▸ **STATED GOAL**
Pick out the lines below that contain the string "scene" and copy them all.
******
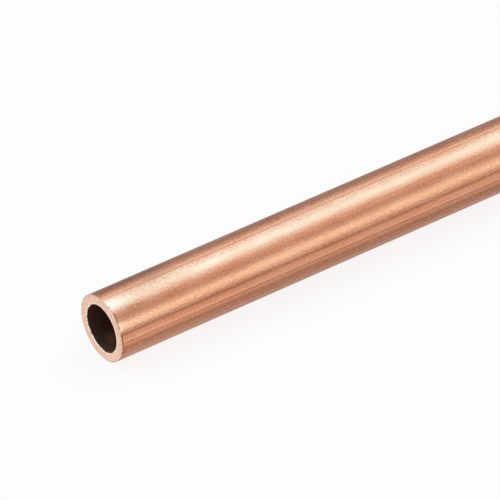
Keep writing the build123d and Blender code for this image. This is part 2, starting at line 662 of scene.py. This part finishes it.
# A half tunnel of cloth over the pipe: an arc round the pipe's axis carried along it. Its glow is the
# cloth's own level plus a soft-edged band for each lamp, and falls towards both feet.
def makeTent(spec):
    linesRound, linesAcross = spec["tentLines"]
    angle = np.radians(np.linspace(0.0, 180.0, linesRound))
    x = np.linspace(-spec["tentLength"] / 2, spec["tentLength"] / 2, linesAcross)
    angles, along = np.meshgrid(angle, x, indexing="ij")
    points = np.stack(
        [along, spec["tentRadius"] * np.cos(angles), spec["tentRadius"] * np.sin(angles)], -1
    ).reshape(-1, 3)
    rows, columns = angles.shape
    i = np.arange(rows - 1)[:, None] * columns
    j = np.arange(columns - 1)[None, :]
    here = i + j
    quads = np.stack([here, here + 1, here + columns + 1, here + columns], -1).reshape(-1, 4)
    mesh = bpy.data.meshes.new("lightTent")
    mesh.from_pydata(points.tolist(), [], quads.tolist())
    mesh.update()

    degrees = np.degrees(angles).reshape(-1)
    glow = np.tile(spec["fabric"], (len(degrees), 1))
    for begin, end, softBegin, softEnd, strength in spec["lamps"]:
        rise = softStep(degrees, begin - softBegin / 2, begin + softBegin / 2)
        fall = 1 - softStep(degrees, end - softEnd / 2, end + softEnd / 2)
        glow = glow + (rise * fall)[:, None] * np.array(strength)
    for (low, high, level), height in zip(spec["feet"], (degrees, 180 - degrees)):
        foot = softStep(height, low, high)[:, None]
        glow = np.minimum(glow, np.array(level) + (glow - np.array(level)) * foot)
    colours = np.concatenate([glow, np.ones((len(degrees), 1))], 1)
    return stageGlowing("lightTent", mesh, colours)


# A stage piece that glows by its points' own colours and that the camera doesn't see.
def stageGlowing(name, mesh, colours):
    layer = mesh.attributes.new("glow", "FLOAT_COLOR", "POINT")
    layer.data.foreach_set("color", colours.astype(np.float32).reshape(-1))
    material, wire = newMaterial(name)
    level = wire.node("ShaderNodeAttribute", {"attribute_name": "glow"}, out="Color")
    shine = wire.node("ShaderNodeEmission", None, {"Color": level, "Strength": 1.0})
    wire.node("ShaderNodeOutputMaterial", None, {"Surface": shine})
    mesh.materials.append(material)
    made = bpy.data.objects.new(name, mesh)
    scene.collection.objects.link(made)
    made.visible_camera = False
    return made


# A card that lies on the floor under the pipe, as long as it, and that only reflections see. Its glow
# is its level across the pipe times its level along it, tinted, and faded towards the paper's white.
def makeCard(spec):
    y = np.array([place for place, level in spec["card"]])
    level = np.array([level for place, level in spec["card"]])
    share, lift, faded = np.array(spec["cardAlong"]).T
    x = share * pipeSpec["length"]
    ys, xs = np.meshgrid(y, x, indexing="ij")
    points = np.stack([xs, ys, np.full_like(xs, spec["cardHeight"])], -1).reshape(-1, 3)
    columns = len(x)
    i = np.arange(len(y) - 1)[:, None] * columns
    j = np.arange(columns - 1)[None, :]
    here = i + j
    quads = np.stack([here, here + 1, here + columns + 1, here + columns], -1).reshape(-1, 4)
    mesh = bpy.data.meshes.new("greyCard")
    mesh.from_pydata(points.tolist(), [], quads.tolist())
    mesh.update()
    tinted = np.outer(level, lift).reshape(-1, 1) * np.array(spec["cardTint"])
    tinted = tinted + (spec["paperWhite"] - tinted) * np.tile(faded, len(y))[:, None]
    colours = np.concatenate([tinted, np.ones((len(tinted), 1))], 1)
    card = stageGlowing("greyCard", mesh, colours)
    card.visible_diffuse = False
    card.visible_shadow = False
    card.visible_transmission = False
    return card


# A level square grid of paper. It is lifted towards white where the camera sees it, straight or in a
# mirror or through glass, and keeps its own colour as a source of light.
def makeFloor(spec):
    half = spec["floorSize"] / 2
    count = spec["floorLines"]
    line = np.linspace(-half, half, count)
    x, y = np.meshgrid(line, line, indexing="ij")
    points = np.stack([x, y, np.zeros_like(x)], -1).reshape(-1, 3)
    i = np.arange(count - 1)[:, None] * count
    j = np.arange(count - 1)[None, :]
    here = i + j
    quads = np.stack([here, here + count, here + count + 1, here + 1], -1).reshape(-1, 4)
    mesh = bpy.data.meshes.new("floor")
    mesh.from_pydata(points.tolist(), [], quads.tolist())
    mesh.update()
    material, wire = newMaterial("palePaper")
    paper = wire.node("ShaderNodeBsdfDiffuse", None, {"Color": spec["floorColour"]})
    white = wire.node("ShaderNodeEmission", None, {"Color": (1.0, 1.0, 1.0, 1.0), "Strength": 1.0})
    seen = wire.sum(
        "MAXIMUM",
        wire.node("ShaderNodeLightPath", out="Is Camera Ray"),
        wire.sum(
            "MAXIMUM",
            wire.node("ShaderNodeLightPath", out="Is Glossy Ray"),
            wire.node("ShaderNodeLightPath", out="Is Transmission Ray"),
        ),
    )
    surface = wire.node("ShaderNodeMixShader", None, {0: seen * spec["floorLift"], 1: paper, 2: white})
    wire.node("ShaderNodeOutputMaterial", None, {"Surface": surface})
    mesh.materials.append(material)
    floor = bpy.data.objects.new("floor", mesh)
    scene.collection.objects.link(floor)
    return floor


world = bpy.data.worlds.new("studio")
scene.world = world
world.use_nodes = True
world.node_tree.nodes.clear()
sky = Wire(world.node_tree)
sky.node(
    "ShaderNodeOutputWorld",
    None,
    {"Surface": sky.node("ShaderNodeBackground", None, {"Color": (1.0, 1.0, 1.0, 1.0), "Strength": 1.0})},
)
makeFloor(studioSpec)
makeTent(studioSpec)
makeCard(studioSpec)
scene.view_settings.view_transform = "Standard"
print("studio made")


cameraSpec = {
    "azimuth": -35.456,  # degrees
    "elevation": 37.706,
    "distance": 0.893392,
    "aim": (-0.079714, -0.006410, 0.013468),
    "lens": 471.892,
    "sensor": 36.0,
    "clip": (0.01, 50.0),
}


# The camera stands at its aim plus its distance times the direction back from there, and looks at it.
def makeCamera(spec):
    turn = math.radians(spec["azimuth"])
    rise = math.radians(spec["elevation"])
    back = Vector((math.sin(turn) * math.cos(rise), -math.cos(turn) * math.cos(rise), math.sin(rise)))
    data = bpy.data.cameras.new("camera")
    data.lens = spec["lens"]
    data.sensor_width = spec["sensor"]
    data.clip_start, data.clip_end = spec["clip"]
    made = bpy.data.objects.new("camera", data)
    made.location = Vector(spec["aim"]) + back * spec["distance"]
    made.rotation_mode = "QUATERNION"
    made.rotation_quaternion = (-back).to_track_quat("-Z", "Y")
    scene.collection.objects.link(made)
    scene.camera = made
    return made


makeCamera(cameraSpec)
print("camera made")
******
▸ **WRITTEN SOLUTION**
Keep writing the build123d and Blender code for this image. This is part 2, starting at line 662 of scene.py. This part finishes it.
    scene.collection.objects.link(made)
    scene.collection.objects.link(floor)
scene.world = world
scene.view_settings.view_transform = "Standard"
    scene.collection.objects.link(made)
    scene.camera = made